年金積立金管理運用独立行政法人(GPIF)の2024年度の運用状況が公開され、収益率は0.71%(複合ベンチマーク比プラス0.09%)で収益額は1兆7,334億円でした。GPIFが発表しました。GPIFによると、2001年度の自主運用開始以降の23年間の年平均収益率は4.20%で、累積収益額は155兆5,311億円にも上ります。なお、運用資産は249兆7,821億円です。2023年度のような大きな収益率とは行きませんでしたが、複合ベンチマークに沿った運用をしていると評価できます。自主運用開始以降の年平均収益率は長期的な運用目標を上回っています。運用方針と資産配分を守った上で長期分散投資を続け、着実な成果を出していると思います。25%程度ずつ投資するとしている4資産別に見ると、国内債券がマイナス4.47%でしたが、外国株式が6.62%とけん引しました。複数の資産に分散した効果が出ているとみていいと思います。
運用管理費用年0.01%


GPIFによると、実質的な年平均収益率(名目運用利回りから名目賃金上昇率を差し引いた実質運用利回り)は3.99%で、目標実質利回りをしっかり上回っています。

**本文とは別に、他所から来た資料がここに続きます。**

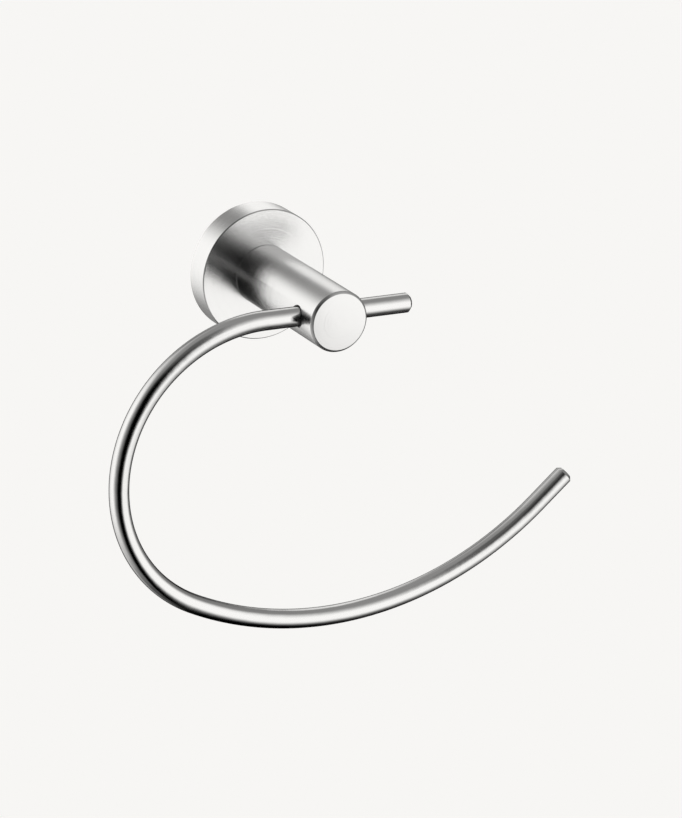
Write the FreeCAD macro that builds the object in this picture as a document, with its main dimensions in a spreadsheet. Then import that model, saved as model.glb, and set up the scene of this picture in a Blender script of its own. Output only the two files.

GPIFが負担している管理運用委託手数料(運用管理費用)は373億円で運用資産全体に対し年0.01%です。世界最安水準とされる米国の低コスト上場投資信託(ETF)のバンガード・トータル・ストック・マーケットETF(VTI)の運用管理費用が年0.03%よりもさらに安いコストで運用しています。長期、分散、低コストを徹底して実現しているGPIFの運用の考え方は長期投資をしていく上でお手本となり、個人投資家にとっても多くの学びを得られると思います。
オルカンと個人向け国債でOK


GPIFは分散投資したうえで適切なリスクで長期的なリターンの獲得を目指す基本的な運用方針に加え、日本の巨大機関投資家として重大な役割も担っているとみられます(公言はしていません)。そうした事情もあって株式のうち50%を日本株に割いているとされていますが、日本の巨大機関投資家でも何でもない個人投資家がリスク資産を日本株式中心とする配分をまねる必要は全くないと考えます。株式は時価総額加重平均型の低コスト全世界株インデックスファンド(端的に言えばeMAXIS Slim 全世界株式<オルカン>)、債券は個人向け国債変動10年(変動10)だけでいいと思います。シンプルで分かりやすい形で、長期、分散、低コスト投資を実現できます。